Franciscan missionary, apologist, founder and restorer of influential religious institutions in Peru; b. Canet del Mar, Barcelona, Spain, 1813; d. Lima, 1890. Gual was educated in Italy. He arrived at the Peruvian Missionary College of Ocopa in 1845 and, in 1852, he created the famous missionary college of the Descalzos in Lima. Gual became a general commissary of the order, in charge of missionary colleges and visitor of the Franciscan provinces. From the beginning, Gual was the soul of the religious restoration initiated by Andrés herrero in the South American Pacific republics. Gual founded or consolidated the string of Colegios de Propaganda Fide that arose in Peru, Bolivia, Chile, Ecuador, and Colombia. He was an untiring promotor and organizer, by his example and writings, of the missions popular among the faithful.

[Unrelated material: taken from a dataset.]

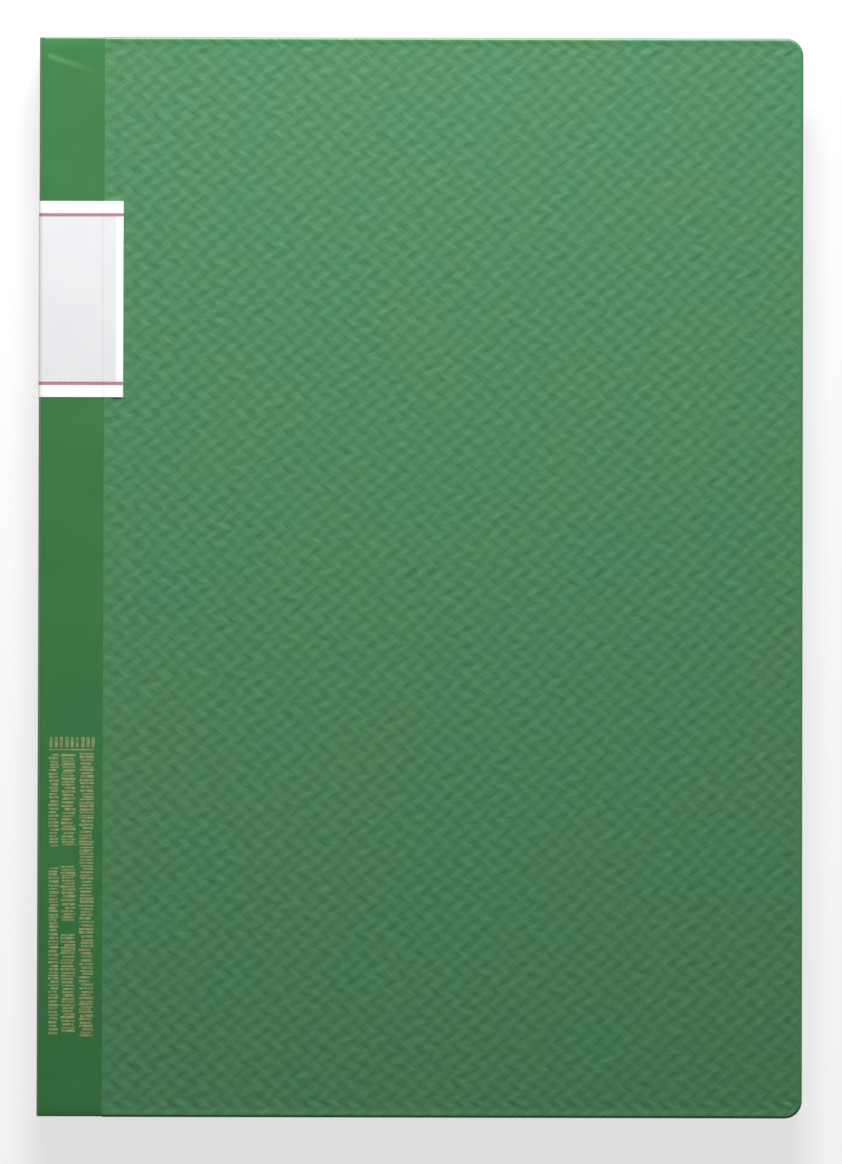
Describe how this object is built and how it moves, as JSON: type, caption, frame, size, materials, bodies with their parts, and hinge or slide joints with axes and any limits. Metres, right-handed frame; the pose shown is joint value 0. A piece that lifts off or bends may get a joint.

He attacked the enemies of the Church, Jansenists, Liberals, Masons, and atheists, with his vigorous lectures and publications, which he directed especially against Renan, Jacolliot, and De Santis. These publications were widely circulated among the educated Peruvians. He also successfully refuted Vigil and other Peruvian writers who spread heretical and demoralizing doctrines in his Equilibrio entre las dos potestades (1852), La Moralizadora del mundo (1862), La Vida de Jesús (1869), La India cristiana (1880), and many others.

Bibliography: h. a. bierck, Vida pública de don Pedro Gual (Caracas 1976).